● **What you need to do**
Without altering anything, output the material below.

● **Information provided**
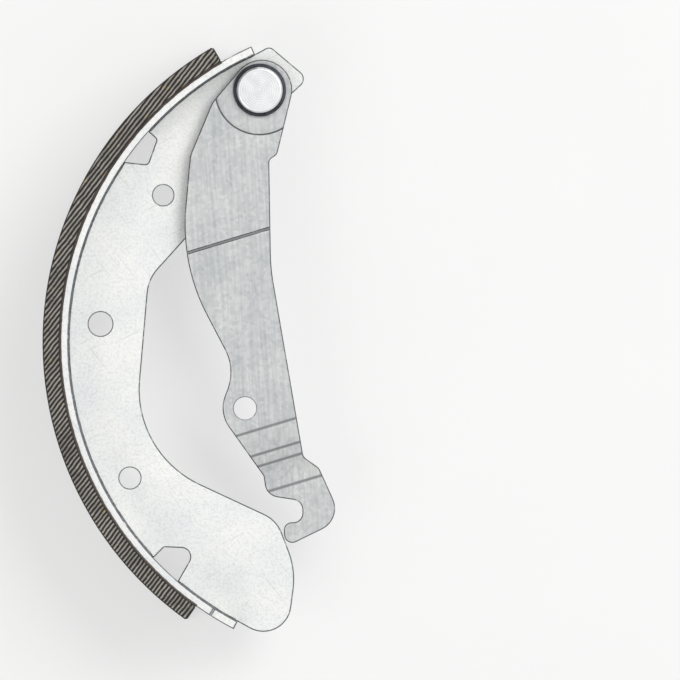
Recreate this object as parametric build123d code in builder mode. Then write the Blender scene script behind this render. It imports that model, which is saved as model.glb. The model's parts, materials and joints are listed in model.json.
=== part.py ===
from build123d import *
import os
from math import acos, cos, degrees, radians, sin, sqrt

# Rear drum brake shoe with its handbrake lever, in millimetres.
# The shoe lies on its side: the web is flat in X and Y, and +Z is the side that carries the lever.
# The origin is the centre of the hold-down hole, half way through the web.

# Shoe, from the drum inwards
drum_radius = 100.0
drum_clearance = 0.3
lining_thickness = 5.0
lining_width = 45.0
lining_edge = 0.6  # chamfer on the lining's two ends
table_thickness = 2.5
table_inset = 0.5  # each side of the table stands back this far from the lining's side
table_corner = 1.0
web_thickness = 4.5
web_edge = 0.3  # rolled edge that the blanking press leaves on the web

# Ends of the arcs, in degrees above or below the shoe's middle line
lining_top = 60.0
lining_bottom = 54.7
table_top = 66.0
table_bottom = 57.6
tongue_end = 62.5
tongue_width = 22.0

# Holes in the web: radius, angle above the middle line, depth inside the web's outer edge
hold_down_radius = 3.5
hold_down_angle = 3.66
hold_down_depth = 9.31
upper_spring_radius = 3.0
upper_spring_angle = 33.7
upper_spring_depth = 14.8
lower_spring_radius = 3.1
lower_spring_angle = -28.2
lower_spring_depth = 8.1

# Slot in the web for the end of the adjusting strut
slot_height = 4.9
slot_length = 13.5
slot_back_wall = 19.8  # web left between the slot's closed end and the table
slot_level = 53.2  # above the drum's axis
slot_lip_reach = 1.3  # how far the lip below the slot stands out past the corner above it
slot_lip_flare = 1.6  # how far the slot's lower side falls away towards the lip
slot_roof_fall = 0.4  # how far the slot's upper side comes down towards its mouth

# Lever pivot
pivot_angle = 63.84
pivot_depth = 10.09
pin_radius = 3.95
pin_hole_clearance = 0.05
pin_head_radius = 6.7
pin_head_thickness = 2.0
pin_head_chamfer = 0.5
pin_tail = 1.6  # length of pin past the retaining clip
pin_tail_chamfer = 0.6
groove_depth = 0.75
washer_radius = 7.75
washer_hole_clearance = 0.25
washer_thickness = 0.6
washer_bow = 0.6  # how far the relaxed washer is sprung out of flat
washer_bow_angle = 25.5  # direction along which the washer is bowed
washer_clearance = 0.05
clip_radius = 6.9
clip_thickness = 1.0
clip_clearance = 0.05
clip_mouth = 5.4
clip_angle = -64.5  # direction in which the clip's mouth opens

# Handbrake lever
lever_thickness = 4.0
lever_length = 130.2  # from the pivot to the middle of the hook's rounded tip
lever_edge = 0.3  # rolled edge that the blanking press leaves on the lever
lever_web_clearance = 0.1
lever_end_radius = 8.8
lever_end_offset = 0.7  # the end's arc stands this far in front of the pivot
lever_hole_radius = 3.3
lever_hole_from_tip = 37.7
lever_hole_across = -11.1
pad_radius = 12.8  # round pad pressed down around the pivot
pad_step = 1.0
pad_slope = 25.0  # how far the pad's edge leans from upright
blade_drop = 1.6  # how far the blade falls from its crease to the joggle
bend_skew = 12.6  # the bend lines are this many degrees from square to the lever
crease_at = 39.5
crease_line_width = 1.0  # a shallow groove pressed along the crease
crease_line_depth = 0.2
hook_flat = 21.0  # from the foot of the joggle to the tip
joggle_run = 10.8
joggle_radius = 23.0
crease_radius = 8.0
tip_radius = 2.4
stop_clearance = 0.3  # between the hook's tip and the toe of the web that stops it

# What follows from the sizes above
lining_radius = drum_radius - drum_clearance
table_radius = lining_radius - lining_thickness
web_radius = table_radius - table_thickness
table_width = lining_width - 2 * table_inset
hub_radius = web_radius - hold_down_depth
drum_axis = Vector(hub_radius * cos(radians(hold_down_angle)), -hub_radius * sin(radians(hold_down_angle)))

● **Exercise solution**
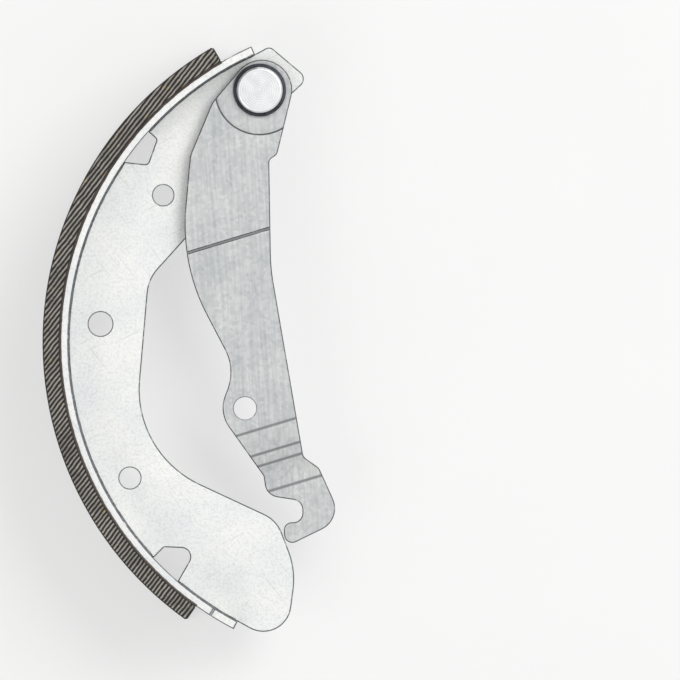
Recreate this object as parametric build123d code in builder mode. Then write the Blender scene script behind this render. It imports that model, which is saved as model.glb. The model's parts, materials and joints are listed in model.json.
=== part.py ===
from build123d import *
import os
from math import acos, cos, degrees, radians, sin, sqrt

# Rear drum brake shoe with its handbrake lever, in millimetres.
# The shoe lies on its side: the web is flat in X and Y, and +Z is the side that carries the lever.
# The origin is the centre of the hold-down hole, half way through the web.

# Shoe, from the drum inwards
drum_radius = 100.0
drum_clearance = 0.3
lining_thickness = 5.0
lining_width = 45.0
lining_edge = 0.6  # chamfer on the lining's two ends
table_thickness = 2.5
table_inset = 0.5  # each side of the table stands back this far from the lining's side
table_corner = 1.0
web_thickness = 4.5
web_edge = 0.3  # rolled edge that the blanking press leaves on the web

# Ends of the arcs, in degrees above or below the shoe's middle line
lining_top = 60.0
lining_bottom = 54.7
table_top = 66.0
table_bottom = 57.6
tongue_end = 62.5
tongue_width = 22.0

# Holes in the web: radius, angle above the middle line, depth inside the web's outer edge
hold_down_radius = 3.5
hold_down_angle = 3.66
hold_down_depth = 9.31
upper_spring_radius = 3.0
upper_spring_angle = 33.7
upper_spring_depth = 14.8
lower_spring_radius = 3.1
lower_spring_angle = -28.2
lower_spring_depth = 8.1

# Slot in the web for the end of the adjusting strut
slot_height = 4.9
slot_length = 13.5
slot_back_wall = 19.8  # web left between the slot's closed end and the table
slot_level = 53.2  # above the drum's axis
slot_lip_reach = 1.3  # how far the lip below the slot stands out past the corner above it
slot_lip_flare = 1.6  # how far the slot's lower side falls away towards the lip
slot_roof_fall = 0.4  # how far the slot's upper side comes down towards its mouth

# Lever pivot
pivot_angle = 63.84
pivot_depth = 10.09
pin_radius = 3.95
pin_hole_clearance = 0.05
pin_head_radius = 6.7
pin_head_thickness = 2.0
pin_head_chamfer = 0.5
pin_tail = 1.6  # length of pin past the retaining clip
pin_tail_chamfer = 0.6
groove_depth = 0.75
washer_radius = 7.75
washer_hole_clearance = 0.25
washer_thickness = 0.6
washer_bow = 0.6  # how far the relaxed washer is sprung out of flat
washer_bow_angle = 25.5  # direction along which the washer is bowed
washer_clearance = 0.05
clip_radius = 6.9
clip_thickness = 1.0
clip_clearance = 0.05
clip_mouth = 5.4
clip_angle = -64.5  # direction in which the clip's mouth opens

# Handbrake lever
lever_thickness = 4.0
lever_length = 130.2  # from the pivot to the middle of the hook's rounded tip
lever_edge = 0.3  # rolled edge that the blanking press leaves on the lever
lever_web_clearance = 0.1
lever_end_radius = 8.8
lever_end_offset = 0.7  # the end's arc stands this far in front of the pivot
lever_hole_radius = 3.3
lever_hole_from_tip = 37.7
lever_hole_across = -11.1
pad_radius = 12.8  # round pad pressed down around the pivot
pad_step = 1.0
pad_slope = 25.0  # how far the pad's edge leans from upright
blade_drop = 1.6  # how far the blade falls from its crease to the joggle
bend_skew = 12.6  # the bend lines are this many degrees from square to the lever
crease_at = 39.5
crease_line_width = 1.0  # a shallow groove pressed along the crease
crease_line_depth = 0.2
hook_flat = 21.0  # from the foot of the joggle to the tip
joggle_run = 10.8
joggle_radius = 23.0
crease_radius = 8.0
tip_radius = 2.4
stop_clearance = 0.3  # between the hook's tip and the toe of the web that stops it

# What follows from the sizes above
lining_radius = drum_radius - drum_clearance
table_radius = lining_radius - lining_thickness
web_radius = table_radius - table_thickness
table_width = lining_width - 2 * table_inset
hub_radius = web_radius - hold_down_depth
drum_axis = Vector(hub_radius * cos(radians(hold_down_angle)), -hub_radius * sin(radians(hold_down_angle)))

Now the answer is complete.